The A100 80GB PCIe’s enormous memory capacity and high-memory bandwidth allow more data and larger neural networks to be held in memory, minimizing internode communication and energy consumption. Combined with faster memory bandwidth, it enables researchers to achieve higher throughput and faster results, maximizing the value of their IT investments.

A100 80GB PCIe is powered by the NVIDIA Ampere architecture, which features Multi-Instance GPU (MIG) technology to deliver acceleration for smaller workloads such as AI inference. MIG allows HPC systems to scale compute and memory down with guaranteed quality of service. In addition to PCIe, there are four- and eight-way NVIDIA HGX A100 configurations.
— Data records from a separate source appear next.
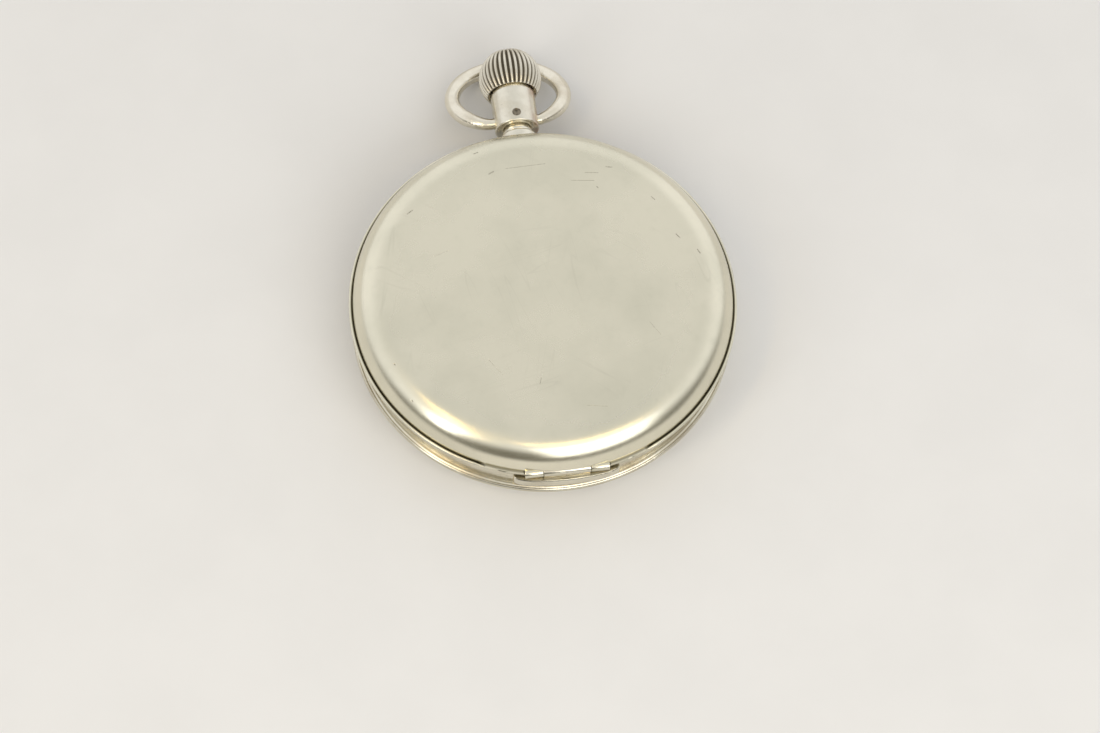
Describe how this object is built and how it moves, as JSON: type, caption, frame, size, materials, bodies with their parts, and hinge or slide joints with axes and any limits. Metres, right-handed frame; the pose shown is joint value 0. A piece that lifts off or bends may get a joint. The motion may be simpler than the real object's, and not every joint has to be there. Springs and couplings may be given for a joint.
{
  "type": "pocket stopwatch",
  "caption": "Pocket stopwatch with hinged domed back, swinging bow, fluted crown that winds and presses, glazed dial and a full lever movement with column wheel and reset hammer.",
  "frame": {"origin": "middle of the bezel's flat front rim, on which the watch lies face down", "axes": "+Z out of the back cover, +Y from the middle towards the crown, +X completes the frame"},
  "size_m": [0.052, 0.0692, 0.0136],
  "materials": {
    "case_silver": "nickel silver, satin middle, polished edges, light scratches",
    "pendant_silver": "nickel silver, polished, slightly tarnished",
    "crown_silver": "nickel silver, fluted, dark in the grooves",
    "screw_steel": "polished steel",
    "lever_steel": "straight grained steel",
    "arbor_steel": "polished steel",
    "spring_steel": "blued steel",
    "plate_nickel": "nickelled brass, striped",
    "wheel_brass": "gilt brass",
    "jewel_ruby": "polished synthetic ruby",
    "glass": "clear polished glass",
    "dial_enamel": "white enamel with black numbers",
    "hand_steel": "blued steel"
  },
  "bodies": {
    "case": {"case_band": "case_silver", "bezel": "case_silver", "hinge_pin": "screw_steel", "crystal": "glass", "pendant_neck": "pendant_silver", "pendant_sleeve": "pendant_silver", "pendant_screw": "screw_steel", "dial": "dial_enamel", "main_plate": "plate_nickel", "barrel_bridge": "plate_nickel", "train_bridge": "plate_nickel", "balance_cock": "plate_nickel", "pallet_cock": "plate_nickel", "case_screws": "screw_steel", "bridge_screws": "screw_steel", "pallet_cock_screw": "screw_steel", "lever_screws": "screw_steel", "click_screw": "screw_steel", "crown_wheel_screw": "screw_steel", "column_wheel_screw": "screw_steel", "jewel_bearings": "jewel_ruby", "click_spring": "spring_steel", "hairspring": "spring_steel", "regulator": "lever_steel", "column_jumper": "spring_steel", "lever_spring": "spring_steel", "hammer_spring": "spring_steel"},
    "cover": {"rear_cover": "case_silver"},
    "bow": {"bow": "pendant_silver"},
    "crown_turning": {"winding_pinion": "arbor_steel"},
    "crown_pressing": {"crown": "crown_silver", "winding_stem": "arbor_steel"},
    "crown_wheel": {"crown_wheel": "lever_steel"},
    "ratchet": {"ratchet_wheel": "lever_steel", "ratchet_screw": "screw_steel", "barrel_arbor": "arbor_steel"},
    "click": {"click": "lever_steel"},
    "barrel": {"mainspring_barrel": "wheel_brass", "barrel_lid": "wheel_brass", "mainspring": "spring_steel"},
    "minute_arbor": {"minute_wheel": "wheel_brass", "minute_hand": "hand_steel", "minute_heart_cam": "lever_steel"},
    "third_wheel": {"third_wheel": "wheel_brass"},
    "seconds_arbor": {"seconds_wheel": "wheel_brass", "sweep_hand": "hand_steel", "seconds_heart_cam": "lever_steel"},
    "escape_wheel": {"escape_wheel": "lever_steel"},
    "pallets": {"pallet_fork": "lever_steel", "pallet_jewels": "jewel_ruby"},
    "balance": {"balance_wheel": "wheel_brass", "balance_screws": "wheel_brass", "balance_staff": "arbor_steel"},
    "operating_lever": {"operating_lever": "lever_steel"},
    "column_wheel": {"column_wheel": "lever_steel"},
    "hammer": {"reset_hammer": "lever_steel"},
    "brake": {"brake_lever": "lever_steel"}
  },
  "joints": [
    {"name": "cover_hinge", "type": "hinge", "parent": "case", "child": "cover", "pos_m": [0, -0.02506, 0.009], "axis": [1, 0, 0], "range_deg": [0, 110]},
    {"name": "bow_swing", "type": "hinge", "parent": "case", "child": "bow", "pos_m": [0, 0.0293, 0.007], "axis": [1, 0, 0], "range_deg": [-85, 140]},
    {"name": "crown_turn", "type": "hinge", "parent": "case", "child": "crown_turning", "pos_m": [0, 0.03, 0.007], "axis": [0, 1, 0], "continuous": true},
    {"name": "crown_push", "type": "slide", "parent": "crown_turning", "child": "crown_pressing", "axis": [0, -1, 0], "range_m": [0, 0.001], "stiffness_N_per_m": 400},
    {"name": "crown_wheel_turn", "type": "hinge", "parent": "case", "child": "crown_wheel", "pos_m": [0, 0.01549, 0.0091], "axis": [0, 0, 1], "continuous": true},
    {"name": "ratchet_turn", "type": "hinge", "parent": "case", "child": "ratchet", "pos_m": [0.00837, 0.0102, 0.0091], "axis": [0, 0, 1], "continuous": true},
    {"name": "click_lift", "type": "hinge", "parent": "case", "child": "click", "pos_m": [0.017, 0.0088, 0.009], "axis": [0, 0, 1], "range_deg": [-4, 0], "stiffness_Nm_per_rad": 0.0005},
    {"name": "sweep_turn", "type": "hinge", "parent": "case", "child": "seconds_arbor", "pos_m": [0, 0, 0.006], "axis": [0, 0, 1], "continuous": true},
    {"name": "third_turn", "type": "hinge", "parent": "case", "child": "third_wheel", "pos_m": [-0.00477, 0.00411, 0.007], "axis": [0, 0, 1], "continuous": true},
    {"name": "minute_turn", "type": "hinge", "parent": "case", "child": "minute_arbor", "pos_m": [0, 0.0095, 0.007], "axis": [0, 0, 1], "continuous": true},
    {"name": "barrel_turn", "type": "hinge", "parent": "case", "child": "barrel", "pos_m": [0.00837, 0.0102, 0.0066], "axis": [0, 0, 1], "continuous": true},
    {"name": "escape_turn", "type": "hinge", "parent": "case", "child": "escape_wheel", "pos_m": [0.0015, -0.00558, 0.007], "axis": [0, 0, 1], "continuous": true},
    {"name": "pallet_swing", "type": "hinge", "parent": "case", "child": "pallets", "pos_m": [-0.00158, -0.00678, 0.007], "axis": [0, 0, 1], "range_deg": [-5, 5]},
    {"name": "balance_swing", "type": "hinge", "parent": "case", "child": "balance", "pos_m": [-0.0085, -0.0095, 0.0084], "axis": [0, 0, 1], "range_deg": [-200, 200], "stiffness_Nm_per_rad": 0.00001},
    {"name": "operating_lever_turn", "type": "hinge", "parent": "case", "child": "operating_lever", "pos_m": [-0.0075, 0.0183, 0.01], "axis": [0, 0, 1], "range_deg": [-10, 0]},
    {"name": "column_wheel_turn", "type": "hinge", "parent": "case", "child": "column_wheel", "pos_m": [-0.0105, 0.012, 0.0103], "axis": [0, 0, 1], "continuous": true},
    {"name": "hammer_swing", "type": "hinge", "parent": "case", "child": "hammer", "pos_m": [-0.0052, 0.0163, 0.0104], "axis": [0, 0, 1], "range_deg": [0, 2], "stiffness_Nm_per_rad": 0.0005},
    {"name": "brake_swing", "type": "hinge", "parent": "case", "child": "brake", "pos_m": [-0.009, 0.0022, 0.0104], "axis": [0, 0, 1], "range_deg": [-1.2, 0], "stiffness_Nm_per_rad": 0.0005}
  ],
  "couplings": [
    {"joint": "crown_wheel_turn", "follows": "crown_turn", "ratio": -0.5},
    {"joint": "ratchet_turn", "follows": "crown_turn", "ratio": 0.28571},
    {"joint": "operating_lever_turn", "follows": "crown_push", "rad_per_m": -172},
    {"joint": "third_turn", "follows": "sweep_turn", "ratio": -0.16667},
    {"joint": "minute_turn", "follows": "sweep_turn", "ratio": 0.033333},
    {"joint": "barrel_turn", "follows": "sweep_turn", "ratio": -0.0055556},
    {"joint": "escape_turn", "follows": "sweep_turn", "ratio": -10}
  ]
}
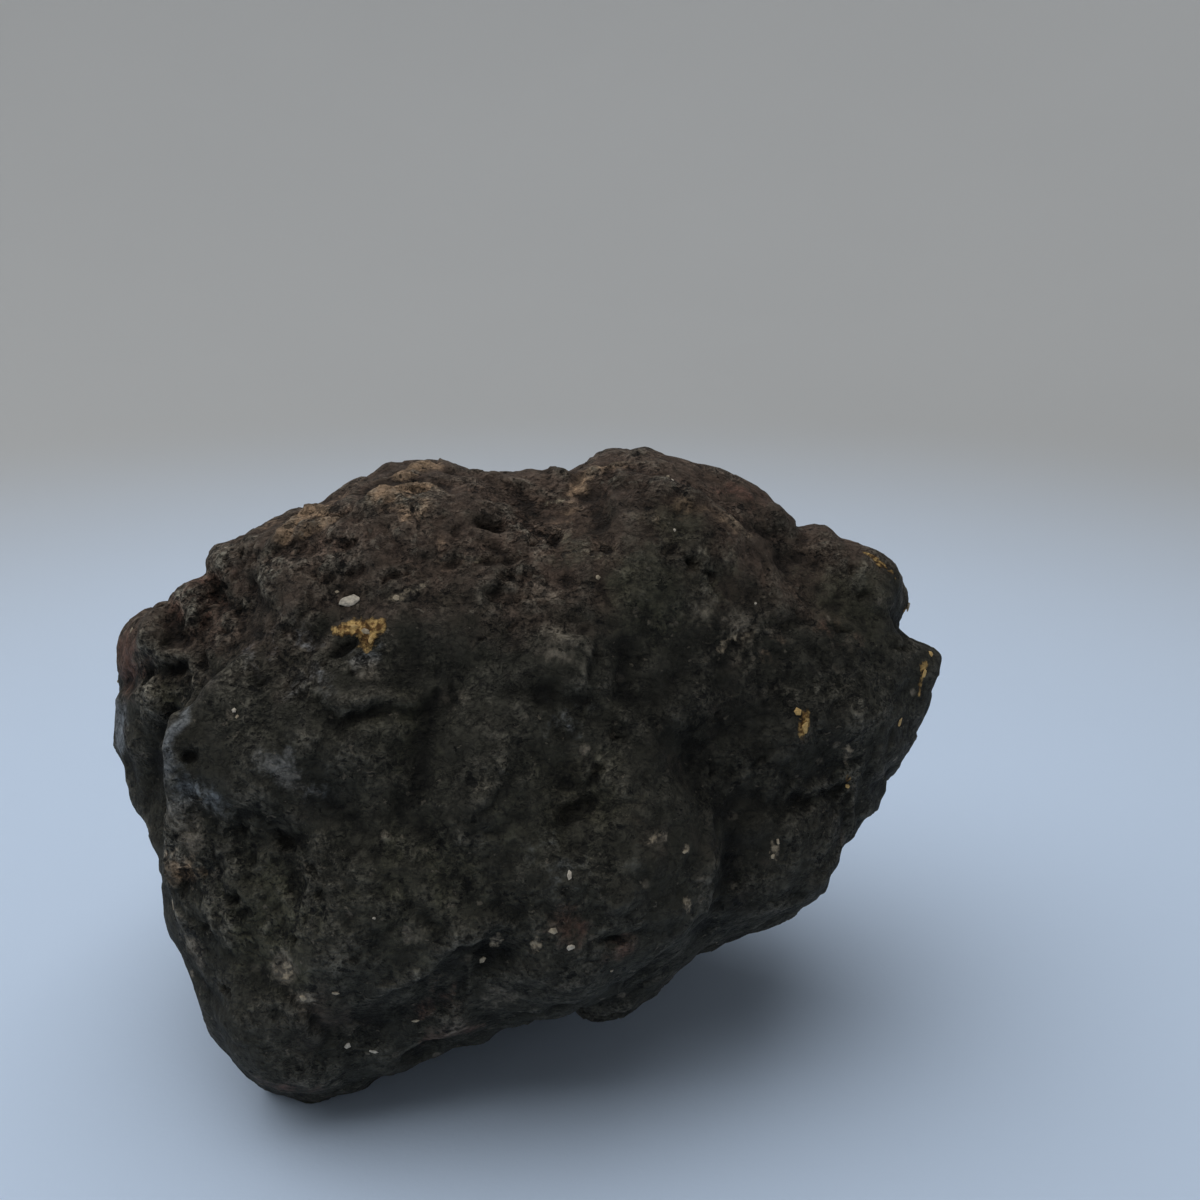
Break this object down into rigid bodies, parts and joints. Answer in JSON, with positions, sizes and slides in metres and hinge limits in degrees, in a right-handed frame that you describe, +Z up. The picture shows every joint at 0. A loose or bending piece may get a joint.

NVIDIA partner support for the A100 80GB PCIe includes Atos, Cisco, Dell Technologies, Fujitsu, H3C, HPE, Inspur, Lenovo, Penguin Computing, QCT and Supermicro. The HGX platform featuring A100-based GPUs interconnected via NVLink is also available via cloud services from Amazon Web Services, Microsoft Azure and Oracle Cloud Infrastructure.

In terms of specifications, the A100 PCIe GPU accelerator doesn't change much in terms of core configuration. The GA100 GPU retains the specifications we got to see on the 250W variant with 6912 CUDA cores arranged in 108 SM units, 432 Tensor Cores, and 80 GB of HBM2e memory that delivers higher bandwidth of 2.0 TB/s compared to 1.55 TB/s on the 40 GB variant.

The A100 SMX variant already comes with 80 GB memory but it doesn't feature the faster HBM2e dies like this upcoming A100 PCIe variant. This is also the most amount of memory ever featured on a PCIe-based graphics card but don't expect consumer graphics cards to feature such high capacities any time soon. What's interesting is that the power rating remains unchanged which means that we are looking at higher density chips binned for high-performance use cases.

The FP64 performance is still rated at 9.7/19.5 TFLOPs, FP32 performance is rated at 19.5 /156/312 TFLOPs (Sparsity), FP16 performance is rated at 312/624 TFLOPs (Sparsity) and the INT8 is rated at 624/1248 TOPs (Sparsity). NVIDIA is planning to release its latest HPC accelerator next week and we can also expect the pricing of over $20,000 US considering the 40 GB A100 variant sells for around $15,000 US.

In addition to these announcements, NVIDIA has also announced its new InfiniBand solution that provides configurations of up to 2048 points of NDR 400 Gb/s (or 4096 ports of NDR 200) with a total bi-directional throughput of 1.64 Pb/s. That alone is a 5x increase over the previous-gen and offers 32x higher AI accelerator.